1969 - 1973: Defende bombardeios no Camboja, em extensão à Guerra do Vietnã; estimativas mais conservadoras falam em pelo menos 150 mil civis mortos

1970: Com o apoio de Kissinger, a CIA sob Nixon auxilia militares no Chile a desestabilizar o regime Salvador Allende desde a posse até o golpe de 1973. Também apoiou o golpe de 1976 na Argentina, quando uma junta militar derrubou a presidente Isabel Perón

1971: Visita a China secretamente para abrir caminho a visita histórica de Nixon no ano seguinte, em esforço para afastar o país comunista da União Soviética

1972: Volta à China e reúne Nixon, Mao Tsé-Tung e Zhou Enlai, em viagem que marca abertura do país asiático para o mundo

1973: Torna-se Secretário de Estado.

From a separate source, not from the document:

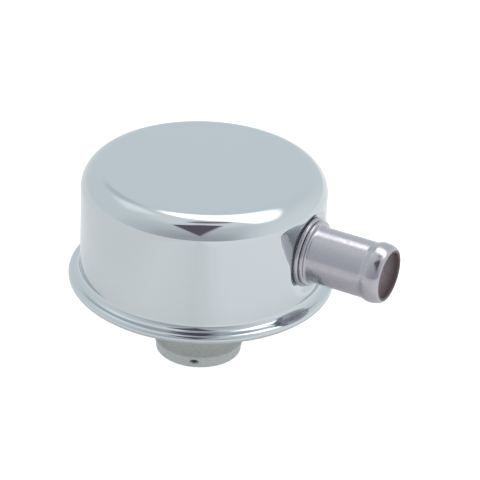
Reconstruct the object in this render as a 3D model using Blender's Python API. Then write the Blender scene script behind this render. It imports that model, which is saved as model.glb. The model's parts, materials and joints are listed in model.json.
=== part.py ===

Recebe o Nobel da Paz pelas negociações pelo fim da Guerra do Vietnã junto do vietnamita Le Duc Tho, que recusa o prêmio

1974: Nixon renuncia, sob pressão do escândalo de Watergate, mas Kissinger permanece no governo sob o presidente Gerald Ford

1977: Deixa o cargo de Secretário de Estado com a vitória do democrata Jimmy Carter

1982: Abre sua bem sucedida empresa de consultoria

2002: Indicado por George W. Bush para liderar a comissão que investigou o 11 de Setembro, renuncia ao posto um mês depois alegando conflito de interesses com clientes de sua empresa de consultoria.